Le dernier concert doit avoir lieu à l’Alliance Française de Chicago, à trois donc. Amputé d’un membre, le trio se retrouve aussi dénué des effets électroniques de Katie, à la suite d’une confusion sur les capacités techniques de la salle. Autre particularité : le groupe partage la soirée avec une sommelière star, et ses interventions musicales sont entrecoupées par des dégustations successives de vins accompagnées de canapés fins et raffinés. La juxtaposition est absurde, mais les musiciens sont prêts à se prendre au jeu. Avant le coup de départ, le Consul de France à Chicago fait une apparition impromptue devant le public pour annoncer une minute de silence.

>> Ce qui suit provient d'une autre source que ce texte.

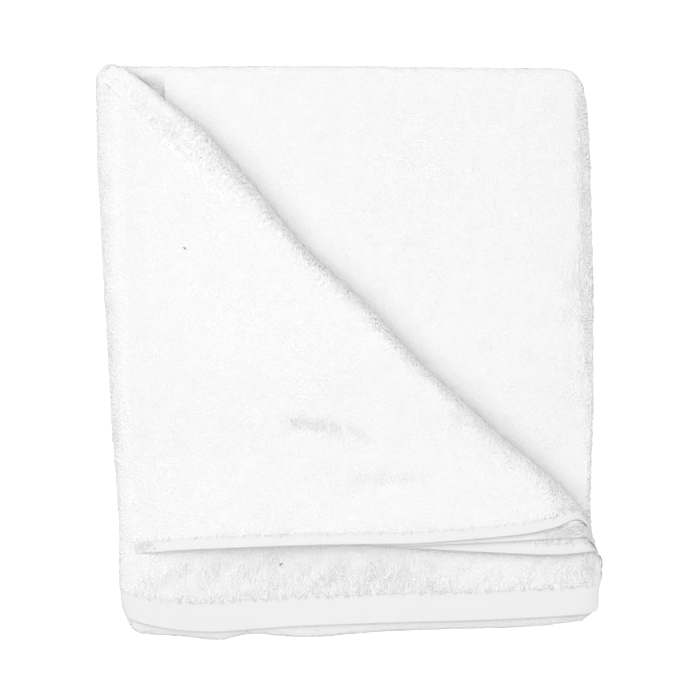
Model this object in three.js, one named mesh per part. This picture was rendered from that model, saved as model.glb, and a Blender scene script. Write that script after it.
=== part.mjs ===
// A bath towel of white terry, folded into a flat stack with one corner of its upper sections turned over.
//
// The cloth is one rectangle. Folded lengthwise it is two plies wide, and it then goes back and forth in
// sections: section 1 on top, section 2 below it, section 3 below that, and a short tail, section 4, tucked
// under the back. The back right corner of sections 1 and 2 is turned over a diagonal and lies on top.
//
// Frame: millimetres, +X right, +Y to the back, +Z up, the stack's foot at z = 0.
// u runs across the cloth and v along it. Depth is measured forward from the back edge of the stack, and
// across is measured to the right from its left edge.
import * as THREE from "three";

// The cloth as it is cut
const CUT_WIDTH = 700;
const CUT_LENGTH = 1400;
const PILE_THICKNESS = 2.5;
const HEM_THICKNESS = 1.8;
const SIDE_HEM = 8;
const END_HEM = 21;
const HEM_STEP = 3;

// The folds
const PITCH = 3.6; // from one ply to the next
const SECTION = 2 * PITCH; // two plies
const HEM_DEPTH = 402; // where section 1 ends, at the front
const FRONT_DEPTH = 407; // the fold of sections 2 and 3, at the front
const BACK_Y = 205;
const SIDE_ARC = (Math.PI * PITCH) / 4; // half of the lengthwise fold, measured on the cloth
const CROSS_ARC = Math.PI * PITCH; // one crosswise fold, measured on the cloth
const ACROSS_END = PITCH + CUT_WIDTH / 2 - SIDE_ARC;
const FOOT = (PITCH - PILE_THICKNESS) / 2;

const BACK_CENTRE = SECTION;
const FRONT_CENTRE = FRONT_DEPTH - SECTION;
const FIRST_FOLD = HEM_DEPTH - BACK_CENTRE;
const SECOND_FOLD = FIRST_FOLD + CROSS_ARC + FRONT_CENTRE - BACK_CENTRE;
const THIRD_FOLD = SECOND_FOLD + CROSS_ARC + FRONT_CENTRE - BACK_CENTRE;
const TAIL_DEPTH = BACK_CENTRE + CUT_LENGTH - THIRD_FOLD - CROSS_ARC;

// The turned corner: its crease starts at the back left and runs to the right
const CREASE_START = new THREE.Vector2(-174.8, 191.9);
const CREASE_ALONG = new THREE.Vector2(0.7227, -0.6911);
const CREASE_ACROSS = new THREE.Vector2(0.6911, 0.7227);
const CREASE_TOP = 4 * SECTION - FOOT; // the height that the corner is turned about
const CREASE_RADIUS = SECTION;
const CREASE_LOFT = 1.6; // how far the turned corner stands off what it lies on

// Towards the front each ply turns at a radius of its own, so that the side hems fan out
const FAN = { from: 110, to: 353, spread: 1.4, least: -0.6 * PITCH, draw: 0.5 * PITCH };

// How the sides of the stack run, from back to front
const SIDES = [
  { depth: 0, left: -181.5, upperRight: 172, lowerRight: 173.5 },
  { depth: 60, left: -180.7, upperRight: 173.5, lowerRight: 174.2 },
  { depth: 130, left: -177.8, upperRight: 175.5, lowerRight: 175.6 },
  { depth: 200, left: -173.9, upperRight: 177.5, lowerRight: 176 },
  { depth: 265, left: -169.9, upperRight: 179, lowerRight: 175 },
  { depth: 322, left: -165.8, upperRight: 180.5, lowerRight: 173 },
  { depth: 365, left: -165.4, upperRight: 182.5, lowerRight: 173 },
  { depth: 410, left: -163.4, upperRight: 181.5, lowerRight: 173 },
];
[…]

Sitôt celle-ci terminée, il s’éclipse aussi abruptement qu’il est manifesté, il y a sûrement d’autres minutes de silence à organiser dans la communauté expatriée de la ville. Le groupe joue trois morceaux d’une quinzaine de minutes chacun, trois pièces d’orfèvres. On sent qu’elles ont voulu essayer quelque chose de différent et jouer le jeu du malentendu, avec une joie non dissimulée, surtout une Katie et un Benoît facétieux qui manipulent des contrastes extrêmes pour séduire puis désarçonner les spectateurs. Les ballades irréelles du trio nous les font apparaître comme ces fantômes d’un passé lointain qui hantent en musique les salles de bal. Mais paradoxalement, ce soir-là, les fantômes font montre d’un élan de sensibilité, de créativité et d’expressivité qui leur donne la vie, tandis que les visiteurs de la salle de bal perdent ce souffle et se dissolvent dans une entité spectrale. Une fois achevée l’heure de magie, les entités se séparent et tout revient pour eux dans l’ordre des choses. Lâchés une troisième fois dans le quartier des affaires de Chicago en pleine nuit, nous craignons encore une fois d’errer comme des âmes en peine en quête de réconfort, mais Katie nous mène vers un restaurant végétarien où elle a ses habitudes. Durant ces trois ultimes heures en groupe, nous oublions complètement tous les fardeaux que nous avons portés ces six derniers jours, et nous trouvons enfin la sensation de légèreté et d’allégresse que nous recherchions tout ce temps-là. Et, à la fin de la soirée, nos adieux s’accompagnent de promesses de continuer cette aventure.

Mercredi 18 novembre 2015

Le dispersement est presque final. Benoît a pris un taxi tôt le matin pour son vol retour vers Paris. Avec Claudia, nous nous retrouvons dans le terminal 3 de l’aéroport O’Hare car nous prenons le même vol pour New York. Des chutes de neige inattendues dans le Sud du pays contrarieront nos plans, car elles provoquent des retards en chaînes qui paralysent le trafic aérien sur la moitié est du pays. Nous passons des heures devant un écran qui nous balade avec ses fausses promesses, en nous confiant sur nos histoires d’amour et les trajectoires de nos vies, et en évoquant les hauts et les bas de cette tournée. Il y a un peu d’amertume, mais aussi beaucoup d’espoir, l’aventure étant destinée à être poursuivie quelques années plus tard en France. Alors que la nuit tombe, nous apprenons que nous ne pourrons quitter Chicago, notre vol est reporté au lendemain, et nous allons devoir prendre une chambre dans un hôtel jouxtant l’aéroport. La dernière séparation se fera donc le lendemain, à l’aube, à l’aéroport JFK de New York. Cette tournée fut à la fois exaltante et éprouvante, mais son avenir reste encore à jouer.